Jesus knows our every weakness,
Take it to the Lord in prayer.
Are we weak and heavy-laden,
Cumbered with a load of care?
Precious Savior, still our refuge—
Take it to the Lord in prayer;
Do thy friends despise, forsake thee?
Take it to the Lord in prayer;
In His arms He’ll take and shield thee,
Thou wilt find a solace there.
Jesus offers an intimacy with God which is like a friendship. Friends have access to one another. They return each other's calls. They are ready to be there
for their friend... and willing to stay with them, stand with them, and abide with them. Civilizations throughout the eons have wondered about the nature and character of God. Jesus the Son of God extends the awesome offer to be friends. I do not call you servants any longer… but I have called you friends.
(John 15:15). Rather than standing at a distance to gaze at God from affair, Jesus invites you to enter into the presence of the Divine and to enjoy an intimacy with God, so that he is no longer a distant stranger, but our close friend.
A British magazine offered a prize for the best definition of a friend. Here's the entry which won: A friend is the one who comes in when the whole world has gone out.
Jesus is the friend who comes to you when everyone else has gone out.
The Native American word for friend means One who carries my sorrows on his back.
Jesus carries your sorrows on his back.
A little boy put it this way: A friend is someone who knows all about you and likes you just the same.
Jesus knows all about you, gives you the gift of grace, and loves you just the same.
Jennie Churchill taught her boy Winston: Treat your friends as you do your pictures, and place them in their best light.
How comforting to know that Jesus places you in your best light.
Joseph Scriven, author of What A Friend We Have In Jesus, was born in Dublin, Ireland to prosperous parents, in 1819. He received a prestigious education at Trinity University, worked as a teacher, and was engaged to a lovely woman.
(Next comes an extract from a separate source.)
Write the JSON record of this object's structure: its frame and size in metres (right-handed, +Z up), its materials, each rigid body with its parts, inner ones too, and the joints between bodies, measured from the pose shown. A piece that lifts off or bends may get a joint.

All was going his way until, the night before his wedding, he received the tragic news that his fiancée had accidentally drowned. He was crushed, and moved away, to Ontario, Canada.
In his despair, one part of the bible became special for Scriven – Jesus’ Sermon on the Mount. Scriven tried to develop a pattern of life where he lived the Sermon on the Mount. It was reported that he gave freely of his limited possessions, even sharing the clothing from his own body, if necessary, and never refused to help anyone who needed it. One report tells how a man observed Scriven working industriously in the streets of Port Hope with his sawbuck and saw. The man asked Who is that man? I want him to work for me.
The answer came back: You cannot get that man. He saws wood only for poor widows and sick people who cannot pay.
It was his gift and his ministry.
Scriven learned that back in Dublin his mother was seriously ill. He was heartbroken that he was not able to get back to be with her because he did not have enough money. He wrote her a letter of comfort enclosing a poem he wrote... a poem titled "What A Friend We Have In Jesus." Scriven’s poem contains the exact words of the hymn today.
Years after this young man left his home in Dublin – heart-broken over the accidental drowning
of his beloved on the eve of their wedding – in one of life's ironies Joseph Scriven died by drowning. Sadly, he did not live to see his song carried to every corner of the globe.
Find solace and soothing comfort in Scriven’s beautiful lyrics:
Is there trouble anywhere?
We should never be discouraged,
Take it to the Lord in prayer.
Can we find a friend so faithful
Who will all our sorrows share?
Jesus knows our every weakness,
Take it to the Lord in prayer.
Toronto, Canada
God, Who Touchest Earth With Beauty
God who touchest earth with beauty,
Make my heart anew;
With thy Spirit recreate me
Pure and strong and true.
Like thy springs and running waters,
Make me crystal pure;
Like thy rocks of towering grandeur,
Make me strong and sure.
Like thy dancing waves in sunlight,
Make me glad and free;
Like the straightness of the pine trees
Let me upright be.
Like the arching of the heavens,
Lift my thoughts above;
Turn my dreams to noble action,
Ministries of love.
Like the birds that soar while singing,
Give my heart a song;
May the music of thanksgiving
Echo clear and strong.
God who touchest earth with beauty,
Make my heart anew;
Keep me ever by thy Spirit
Pure and strong and true.
If you have ever been to a camp, particularly to a church or religious camp, you appreciate how campers develop an affection for nature as well as a commitment to tend it well. The hymn God, Who Touchest Earth With Beauty
was written specifically for campers.
The author, Mary Susanne Edgar, was born in 1889 in Ontario, Canada. Mary was a playwright and author of poems, books and hymns. After receiving degrees from Canada’s Havergal College and the University of Toronto, she worked for years with the YWCA. She is best known for her development of Camp Glen Bernard for Girls in northern Ontario. It became a leader in environmental education. Edgar was the director from its beginning in 1922 until her retirement in 1956. Her hymn, penned in 1925 for campers, was awarded first prize in a contest conducted by the American Camping Association the following year. After traveling widely, Mary retired to Toronto, where she died at aged 84, in 1973.